### Exercise prompt
Reproduce each line from the first in the data through the line that contains "bpy.context.scene.world = world" exactly; give nothing else.

### Collected data
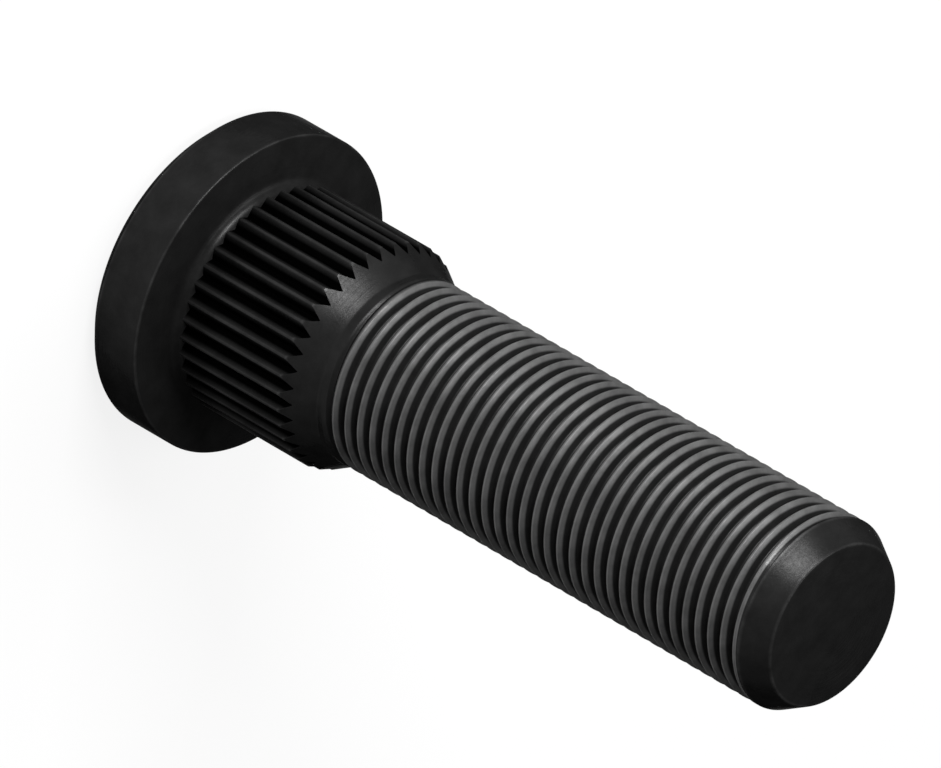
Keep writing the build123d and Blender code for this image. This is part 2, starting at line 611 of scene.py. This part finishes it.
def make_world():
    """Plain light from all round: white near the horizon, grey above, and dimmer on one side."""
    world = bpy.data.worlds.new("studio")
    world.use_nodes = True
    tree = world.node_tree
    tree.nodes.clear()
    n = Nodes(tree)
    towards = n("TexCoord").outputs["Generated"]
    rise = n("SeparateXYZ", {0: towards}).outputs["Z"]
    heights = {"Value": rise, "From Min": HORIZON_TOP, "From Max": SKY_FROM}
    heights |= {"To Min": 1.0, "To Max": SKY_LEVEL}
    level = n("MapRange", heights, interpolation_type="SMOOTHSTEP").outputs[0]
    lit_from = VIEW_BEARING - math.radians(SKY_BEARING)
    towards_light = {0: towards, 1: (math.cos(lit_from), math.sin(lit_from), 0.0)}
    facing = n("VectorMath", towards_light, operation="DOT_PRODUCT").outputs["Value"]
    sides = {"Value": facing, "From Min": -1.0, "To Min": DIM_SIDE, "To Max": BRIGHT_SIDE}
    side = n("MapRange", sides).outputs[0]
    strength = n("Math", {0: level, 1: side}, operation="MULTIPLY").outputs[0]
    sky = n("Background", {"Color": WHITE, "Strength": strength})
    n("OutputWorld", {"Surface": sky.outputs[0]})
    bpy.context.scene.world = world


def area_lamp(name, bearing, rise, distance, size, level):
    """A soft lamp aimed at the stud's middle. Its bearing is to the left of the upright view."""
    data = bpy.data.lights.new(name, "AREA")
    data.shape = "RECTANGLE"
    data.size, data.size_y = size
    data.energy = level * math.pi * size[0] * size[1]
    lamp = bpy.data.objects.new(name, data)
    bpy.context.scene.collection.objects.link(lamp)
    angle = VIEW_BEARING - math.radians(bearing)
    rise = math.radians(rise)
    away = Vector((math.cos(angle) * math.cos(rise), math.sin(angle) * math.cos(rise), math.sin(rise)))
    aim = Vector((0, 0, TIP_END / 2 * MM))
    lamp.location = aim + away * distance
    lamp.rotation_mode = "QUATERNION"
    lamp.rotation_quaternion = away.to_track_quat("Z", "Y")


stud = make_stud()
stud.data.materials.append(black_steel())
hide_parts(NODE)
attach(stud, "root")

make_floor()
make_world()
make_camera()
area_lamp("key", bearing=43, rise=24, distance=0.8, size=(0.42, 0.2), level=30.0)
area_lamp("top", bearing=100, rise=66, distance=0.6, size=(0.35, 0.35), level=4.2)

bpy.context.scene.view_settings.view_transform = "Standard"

### Output of the exercise
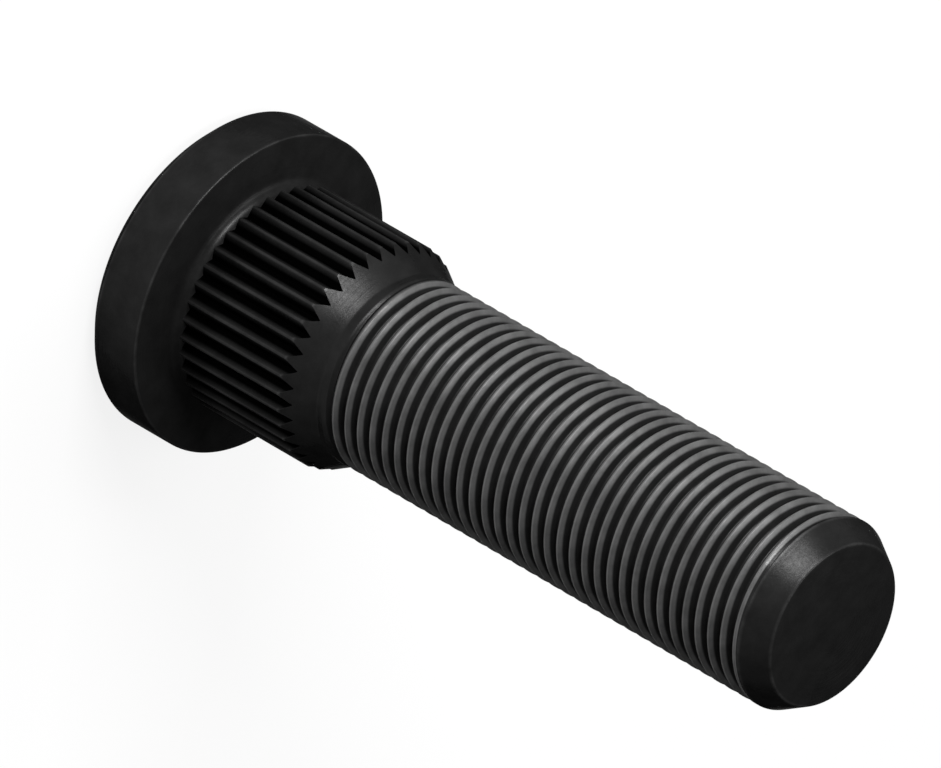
Keep writing the build123d and Blender code for this image. This is part 2, starting at line 611 of scene.py. This part finishes it.
def make_world():
    """Plain light from all round: white near the horizon, grey above, and dimmer on one side."""
    world = bpy.data.worlds.new("studio")
    world.use_nodes = True
    tree = world.node_tree
    tree.nodes.clear()
    n = Nodes(tree)
    towards = n("TexCoord").outputs["Generated"]
    rise = n("SeparateXYZ", {0: towards}).outputs["Z"]
    heights = {"Value": rise, "From Min": HORIZON_TOP, "From Max": SKY_FROM}
    heights |= {"To Min": 1.0, "To Max": SKY_LEVEL}
    level = n("MapRange", heights, interpolation_type="SMOOTHSTEP").outputs[0]
    lit_from = VIEW_BEARING - math.radians(SKY_BEARING)
    towards_light = {0: towards, 1: (math.cos(lit_from), math.sin(lit_from), 0.0)}
    facing = n("VectorMath", towards_light, operation="DOT_PRODUCT").outputs["Value"]
    sides = {"Value": facing, "From Min": -1.0, "To Min": DIM_SIDE, "To Max": BRIGHT_SIDE}
    side = n("MapRange", sides).outputs[0]
    strength = n("Math", {0: level, 1: side}, operation="MULTIPLY").outputs[0]
    sky = n("Background", {"Color": WHITE, "Strength": strength})
    n("OutputWorld", {"Surface": sky.outputs[0]})
    bpy.context.scene.world = world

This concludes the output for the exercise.